In other words, there are a plenty of sources for signal noise even in relatively good conditions. In addition to the calculation of Angle of Arrival and position estimations, the RTL library also provides functionality called IQ sample quality analysis to help developers find the root cause of angle estimation issues by analyzing statistical properties of the IQ samples.
Real Time Locating System (RTLS) Reference Implementation
Although it is up to developers to determine how the RTL library is used in the application, Silicon Labs offers a reference implementation of a Bluetooth-based Real Time Locating System (RTLS), which provides both an out-of-box experience to evaluate the solution and a flexible framework that makes it possible for everyone to create their own RTLS. The general architecture of this reference RTLS, using Silicon Labs RTL library, looks like this:
General RTLS Architecture as Implemented in the Bluetooth SDK
All AoA related sample apps in the Bluetooth SDK are created so that they support this model. To learn more about the sample apps, see AN1296: Application Development with Silicon Labs’ RTL Library.

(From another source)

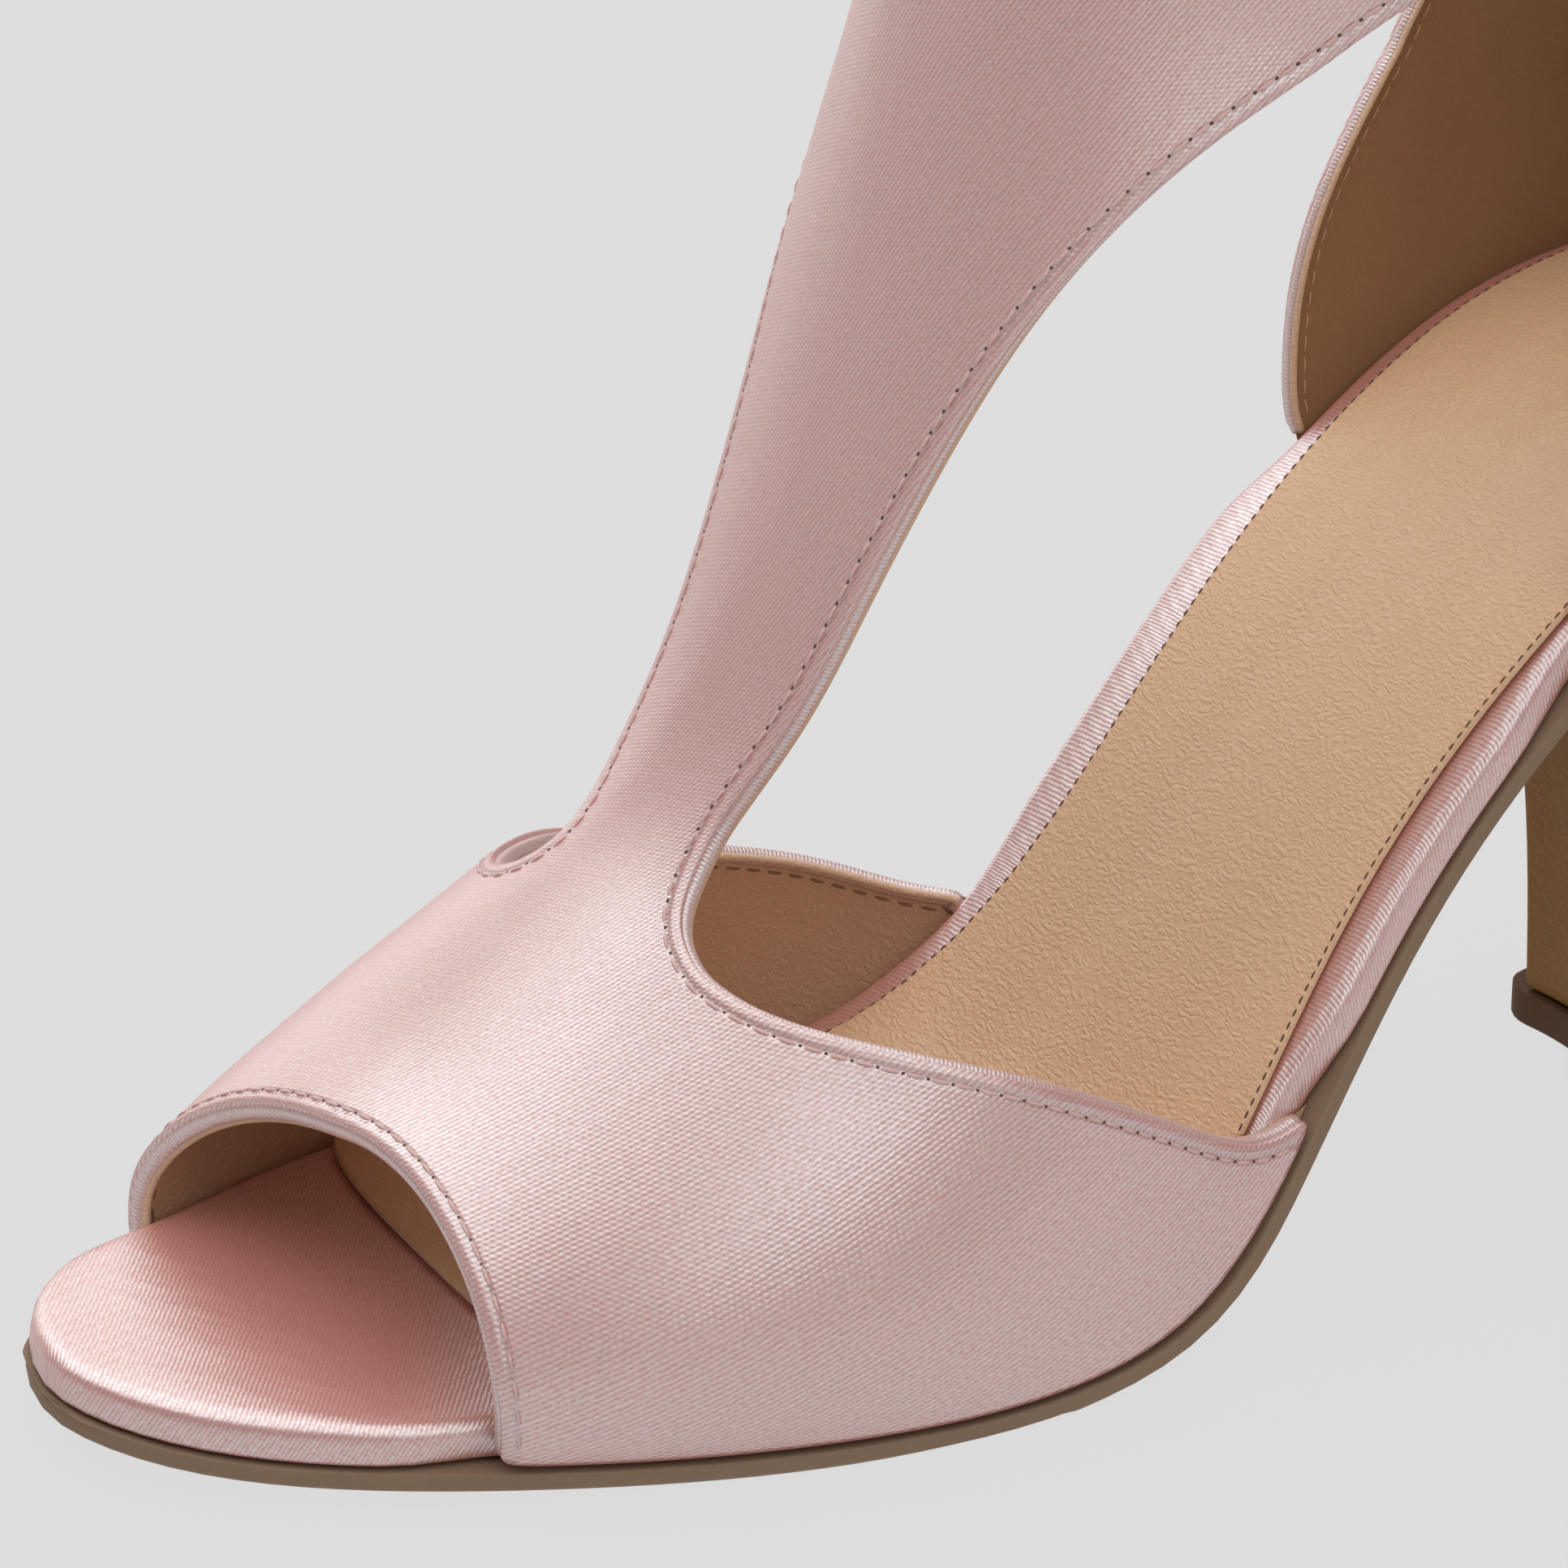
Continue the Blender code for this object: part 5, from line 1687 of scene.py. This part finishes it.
@dataclass
class Studio:
    """The floor, the soft lights and the camera at the photograph's angle."""

    eye: tuple[float, float, float] = (0.4642, -0.3633, 0.2942)
    target: tuple[float, float, float] = (-0.01203, -0.10119, 0.045)
    lens: float = 141.45
    sensor: float = 36.0
    nearest_seen: float = 0.01
    floor_size: float = 9.0
    room: Colour = (0.235, 0.235, 0.235, 1.0)
    backdrop: Colour = (0.73, 0.73, 0.73, 1.0)
    lit_point: tuple[float, float, float] = (0.0, -0.09, 0.06)
    lamps: tuple[Softbox, ...] = (
        Softbox("overhead_softbox", (-0.10, -0.15, 1.15), (1.9, 1.8), 1.45),
        Softbox("key_softbox", (1.10, -0.06, 0.72), (0.80, 0.76), 1.80),
        Softbox("front_left_softbox", (-0.80, -0.62, 0.92), (0.80, 0.55), 1.40),
        Softbox("back_left_softbox", (-1.16, 0.20, 0.78), (1.15, 0.80), 1.55),
        Softbox("low_left_strip", (-1.30, -0.16, 0.17), (0.60, 0.26), 2.30))

    def build(self) -> None:
        """Builds the floor, the lights, the world and the camera."""
        self._floor()
        for lamp in self.lamps:
            lamp.hang(self.lit_point)
        self._world()
        bpy.context.scene.view_settings.view_transform = "Standard"
        self._camera()

    def _world(self) -> None:
        """Makes the room: pale to the camera, dimmer for what the satin reflects near the horizon."""
        world = bpy.data.worlds.new("studio")
        world.use_nodes = True
        tree = world.node_tree
        room = tree.nodes["Background"]
        room.inputs["Color"].default_value = self.room
        backdrop = tree.nodes.new("ShaderNodeBackground")
        backdrop.inputs["Color"].default_value = self.backdrop
        blend = tree.nodes.new("ShaderNodeMixShader")
        seen = tree.nodes.new("ShaderNodeLightPath")
        tree.links.new(seen.outputs["Is Camera Ray"], blend.inputs["Fac"])
        tree.links.new(room.outputs["Background"], blend.inputs[1])
        tree.links.new(backdrop.outputs["Background"], blend.inputs[2])
        tree.links.new(blend.outputs["Shader"], tree.nodes["World Output"].inputs["Surface"])
        bpy.context.scene.world = world

    def _floor(self) -> None:
        """Lays the pale floor that the shoe stands on."""
        half = self.floor_size / 2
        mesh = bpy.data.meshes.new("floor")
        corners = [(-half, -half, 0), (half, -half, 0), (half, half, 0), (-half, half, 0)]
        mesh.from_pydata(corners, [], [(0, 1, 2, 3)])
        mesh.materials.append(FloorFinish("studio_floor").make())
        new_object("floor", mesh)

    def _camera(self) -> None:
        """Sets the camera where the photograph was taken from."""
        data = bpy.data.cameras.new("photo_camera")
        data.lens = self.lens
        data.sensor_width = self.sensor
        data.clip_start = self.nearest_seen
        camera = bpy.data.objects.new("photo_camera", data)
        camera.location = self.eye
        look = (Vector(self.target) - Vector(self.eye)).to_track_quat("-Z", "Y").to_matrix().to_4x4()
        camera.rotation_euler = look.to_euler()
        bpy.context.scene.collection.objects.link(camera)
        bpy.context.scene.camera = camera


def main() -> None:
    """Builds the studio and the shoe's sub-assemblies in order."""
    logging.basicConfig(level=logging.INFO, format="%(name)s: %(message)s")
    Studio().build()
    finishes = Finishes()
    for assembly in (Upper(finishes), Footbed(finishes), Bottom(finishes)):
        logger.info("building %s", type(assembly).__name__)
        assembly.build()
    bpy.context.view_layer.update()


if __name__ == "__main__":
    main()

Note that on the Locator side the devices work in a Network Co-Processor (NCP) mode, that is, the stack runs on the EFR32 chip, but the application runs on a host computer. Currently, due to the limited computational capacity of the EFR32 chips, only NCP mode is supported, that is the RTL library cannot be used on the chip. To learn more about NCP mode, see AN1259: Using the v3.x Silicon Labs Bluetooth® Stack in Network Co-Processor Mode.
The locators can connect to the central PC in many ways. Silicon Labs’ reference implementation uses MQTT to collect angle data from locators, since it gives the flexibility to run the host sample apps on a distributed network as well as on a single PC using localhost, but other implementations can also be used.